Wondering what could be the newest potential superbug? Gonorrhea, it seems.
A new editorial published in the New England Journal of Medicine highlighted the concern for the rising rate of antibiotic-resistant gonorrhea in the U.S. The increases were most prominent in people living in the western United States and in men who have sex with men.
"There is much to do, and the threat of untreatable gonorrhea is emerging rapidly," CDC authors wrote in the commentary.
Gonorrhea, caused by the bacteria Neisseria gonorrhoeae, is the second-most common communicable disease in the U.S. More than 600,000 Americans contract the infection each year. Symptoms, which include burning while urinating, discharge, and pain during intercourse, usually appear two to five days after contracting the infection, although in some instances a person who has contracted the infection will not experience any symptoms.
The sexually transmitted disease is currently treated with third-generation cephalosporin, an antibiotic. While the prevalence of resistance to the drug was about .1 percent in 2006, that number jumped to 1.7 percent by mid-2011, the editorial noted. The CDC first warned about antibiotic resistance among those who contracted gonorrhea in 2010.

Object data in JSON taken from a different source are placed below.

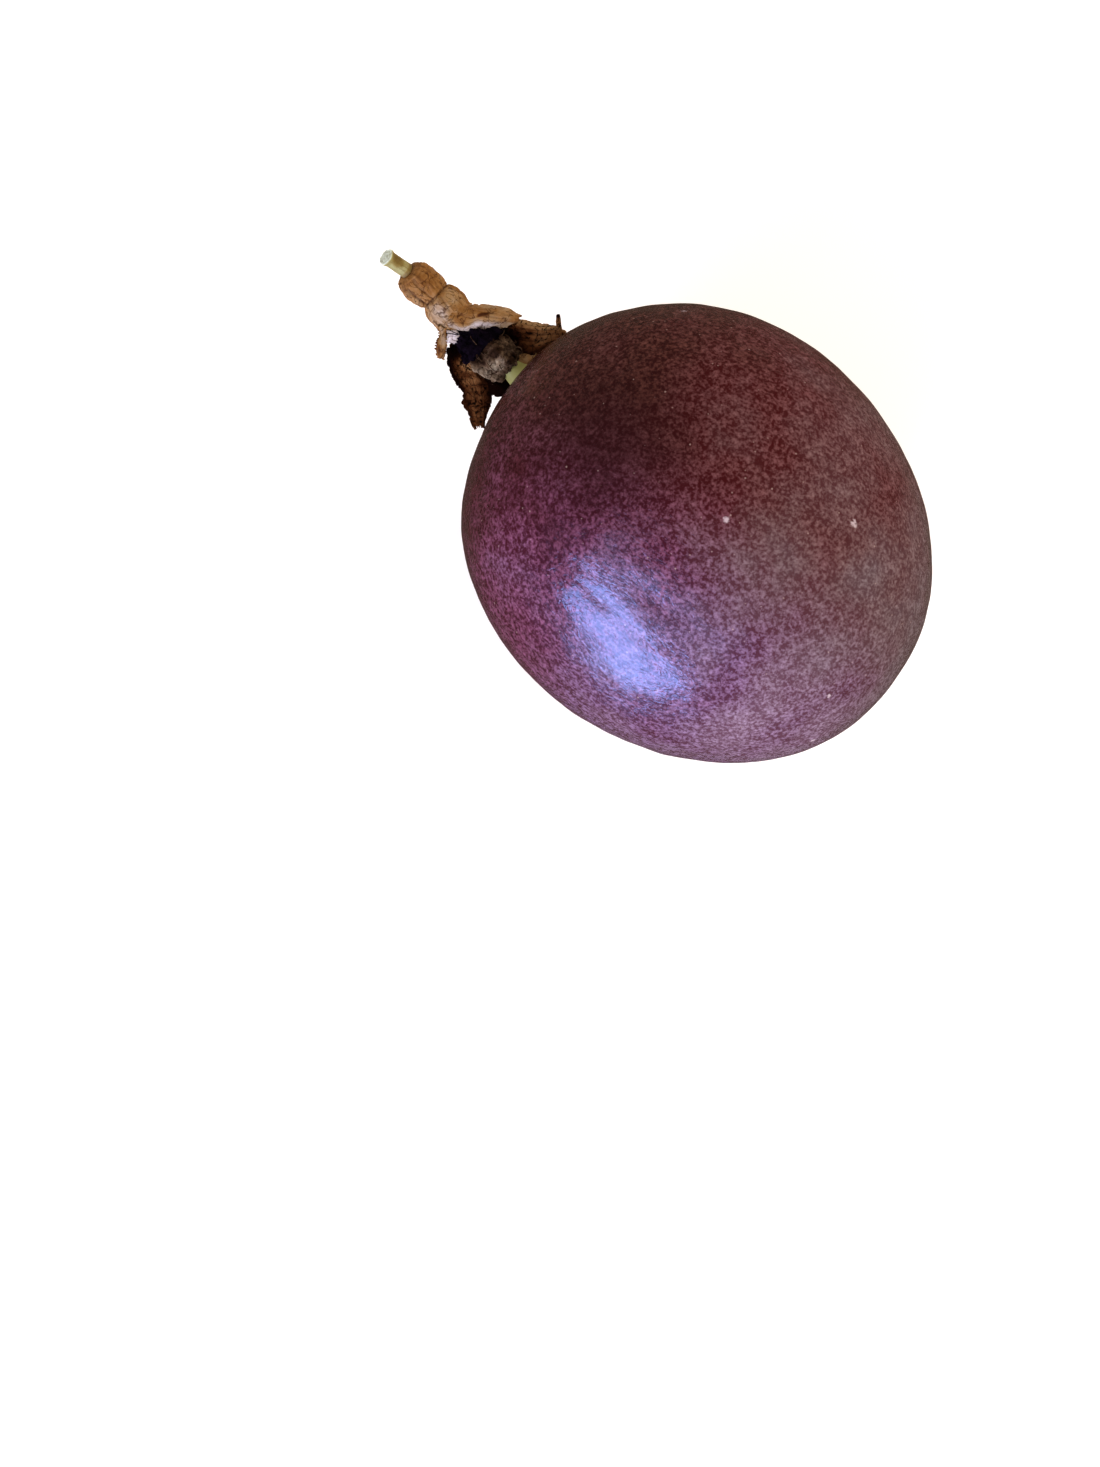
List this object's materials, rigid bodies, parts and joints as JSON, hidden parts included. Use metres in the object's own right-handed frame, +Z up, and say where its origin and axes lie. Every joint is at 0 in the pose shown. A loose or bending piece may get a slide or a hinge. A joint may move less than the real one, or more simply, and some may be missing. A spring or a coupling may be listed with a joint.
{
  "type": "passion fruit",
  "caption": "Whole purple passion fruit, picked and lying on its side, with its cut stalk and the dried flower cup and sepals still on.",
  "frame": {"origin": "on the surface the fruit lies on, under the middle of its outer box, stalk included", "axes": "+X from the stalk towards the blossom end, +Z up"},
  "size_m": [0.0878, 0.0572, 0.0566],
  "materials": {
    "fruit_skin": "satin, leathery, with fine pale dots and a thin waxy bloom",
    "green_stem": "matt, faintly ribbed",
    "dry_straw": "matt, papery, with fine veins",
    "dry_brown": "matt, wrinkled, with dark veins",
    "dry_dark": "dull with small glints",
    "dry_grey": "matt, crumpled"
  },
  "bodies": {
    "root": {"fruit": "fruit_skin", "gynophore": "green_stem", "stalk": "green_stem", "flower_cup": "dry_straw", "sepal_upper": "dry_straw", "sepal_strip": "dry_straw", "sepal_awned": "dry_brown", "sepal_under": "dry_brown", "sepal_lower": "dry_brown", "petal_lobe": "dry_brown", "corona": "dry_dark", "stamen_tuft": "dry_grey", "stamen_strand": "dry_straw"}
  },
  "joints": []
}
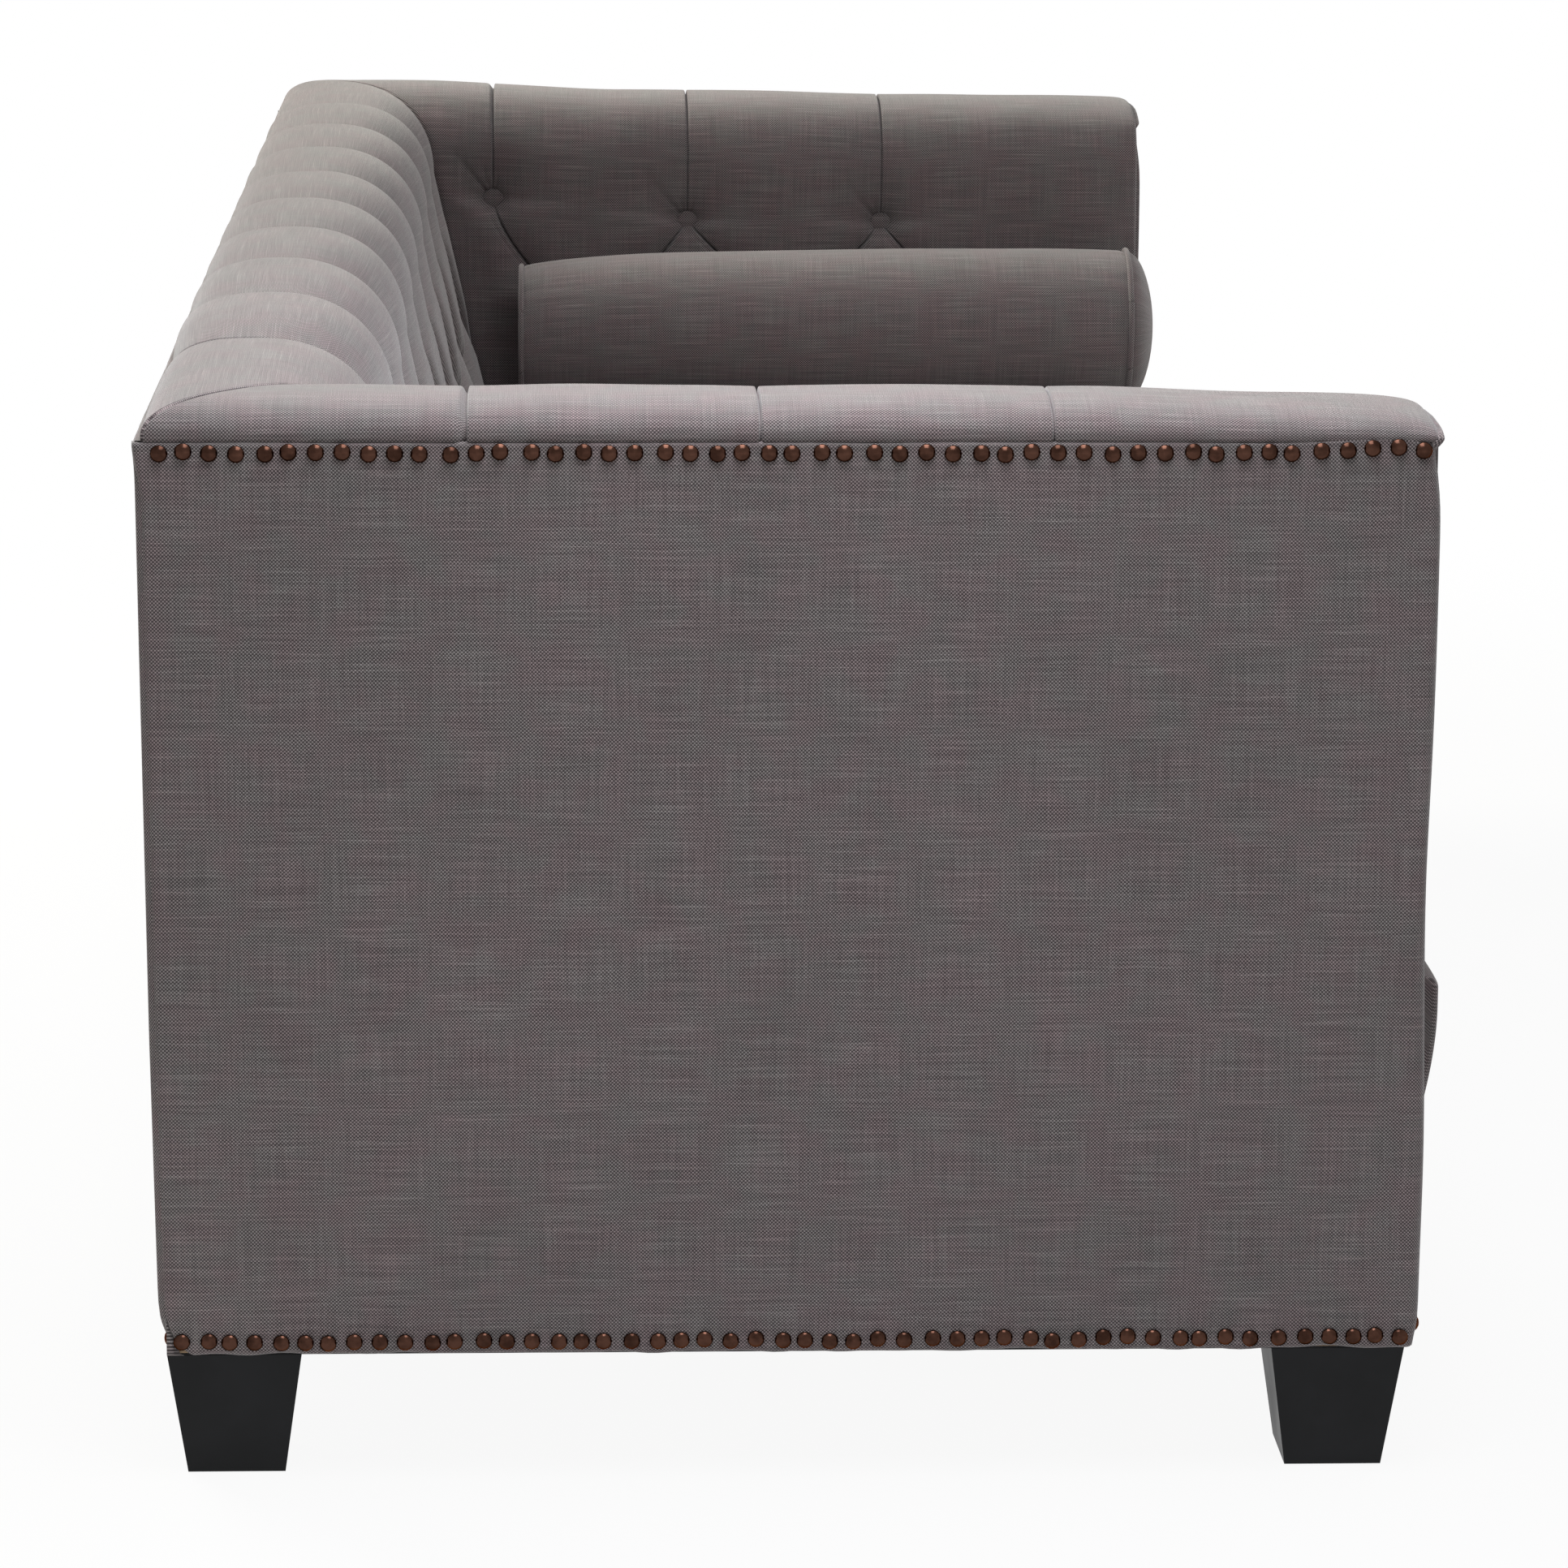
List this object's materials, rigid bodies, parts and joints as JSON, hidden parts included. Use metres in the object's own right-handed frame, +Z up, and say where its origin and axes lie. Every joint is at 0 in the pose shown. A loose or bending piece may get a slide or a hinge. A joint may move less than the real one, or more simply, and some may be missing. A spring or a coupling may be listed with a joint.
{
  "type": "chesterfield sofa",
  "caption": "Long square-armed sofa in grey-brown linen, deeply buttoned back and arms, loose seat cushions, end bolsters, dark nail trim and black tapered legs.",
  "frame": {"origin": "on the floor, at the middle of the footprint", "axes": "+X along the length towards the right arm as a sitter's visitor sees it, +Y from the seat's open front to the back, +Z up"},
  "size_m": [2.13, 0.862, 0.73],
  "materials": {
    "linen": "heavy plain-weave linen",
    "black_wood": "satin black lacquer",
    "hardwood": "sawn and planed",
    "plywood": "raw",
    "jute_webbing": "woven strap",
    "zinc_steel": "zinc plated",
    "deck_cloth": "padded platform cloth",
    "cambric": "thin non-woven cloth"
  },
  "bodies": {
    "base": {"front_rail": "hardwood", "back_rail": "hardwood", "side_rail_left": "hardwood", "side_rail_right": "hardwood", "seat_stretcher_left": "hardwood", "seat_stretcher_right": "hardwood", "seat_back_rail": "hardwood", "corner_blocks": "hardwood", "arm_front_board_left": "hardwood", "arm_front_board_right": "hardwood", "rear_post_left": "hardwood", "rear_post_right": "hardwood", "arm_top_rail_left": "hardwood", "arm_top_rail_right": "hardwood", "arm_tack_rail_left": "hardwood", "arm_tack_rail_right": "hardwood", "arm_inner_board_left": "plywood", "arm_inner_board_right": "plywood", "back_upright_left": "hardwood", "back_upright_mid_left": "hardwood", "back_upright_mid_right": "hardwood", "back_upright_right": "hardwood", "back_top_rail": "hardwood", "back_liner_rail": "hardwood", "back_webbing": "jute_webbing", "seat_springs": "zinc_steel", "spring_clips": "zinc_steel", "seat_deck": "deck_cloth", "dust_cover": "cambric", "leg_front_left": "black_wood", "leg_front_right": "black_wood", "leg_rear_left": "black_wood", "leg_rear_right": "black_wood", "leg_plates": "zinc_steel", "leg_bolts": "zinc_steel", "inside_back": "linen", "inside_arm_left": "linen", "inside_arm_right": "linen", "back_buttons": "linen", "arm_buttons_left": "linen", "arm_buttons_right": "linen", "outside_arm_left": "linen", "outside_arm_right": "linen", "outside_back": "linen", "arm_facing_left": "linen", "arm_facing_right": "linen", "front_border": "linen"},
    "cushion_left": {"seat_cushion_left": "linen"},
    "cushion_centre": {"seat_cushion_centre": "linen"},
    "cushion_right": {"seat_cushion_right": "linen"},
    "bolster_left": {"bolster_left": "linen"},
    "bolster_right": {"bolster_right": "linen"}
  },
  "joints": [
    {"name": "cushion_left_lift", "type": "slide", "parent": "base", "child": "cushion_left", "axis": [0, 0, 1], "range_m": [0, 0.45]},
    {"name": "cushion_centre_lift", "type": "slide", "parent": "base", "child": "cushion_centre", "axis": [0, 0, 1], "range_m": [0, 0.45]},
    {"name": "cushion_right_lift", "type": "slide", "parent": "base", "child": "cushion_right", "axis": [0, 0, 1], "range_m": [0, 0.45]},
    {"name": "bolster_left_lift", "type": "slide", "parent": "cushion_left", "child": "bolster_left", "axis": [0, 0, 1], "range_m": [0, 0.32]},
    {"name": "bolster_right_lift", "type": "slide", "parent": "cushion_right", "child": "bolster_right", "axis": [0, 0, 1], "range_m": [0, 0.32]}
  ]
}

But this isn't the first time gonorrhea showed signs of drug resistance. During the 1940s and the 1980s, the infection showed resistance to the drugs treating the condition. But, the most jarring part of the problem, authors note, is that the antibiotic used today to treat the infection is the last one left among the recommended antibiotics by the CDC, when taken along with doxycycline or azithromycin, two other oral antibiotics.
"A major component of the threat is that there really is no backup plan if, most likely, when these more resistant organisms become more prevalent," said Dr. Kenneth Fife, an infectious disease expert and professor of medicine at Indiana University Medical School. "There are very few new drugs that have activity against the gonococcus no clinical trials to establish the efficacy of the few drugs that might have promise."
Because the infection can be symptomless, a person can easily and unwittingly spread the disease to others. Condoms protect against gonorrhea and other STDs.
"Based on history, it is unlikely we will be able to prevent an outbreak," said Fife. "What we need is some new treatment options so we have a strategy for dealing with these more resistant strains once they become more common."
If we do indeed find ourselves in a "post-antibiotic era," Dr. William Schaffner, chair of preventive medicine at Vanderbilt University Medical Center, said experts will be "hard-pressed to provide quick and effective therapy to patients."
"There is no magic wand here and it's going to require rigorous work," said Schaffner. "Public health has to be able to reach out and contact sex partners of people with these resistant bugs."
"These are routine things that we have to do exceedingly well to stop this from spreading and this is coming at a time when states and the federal government are cutting public health budgets," said Schaffner.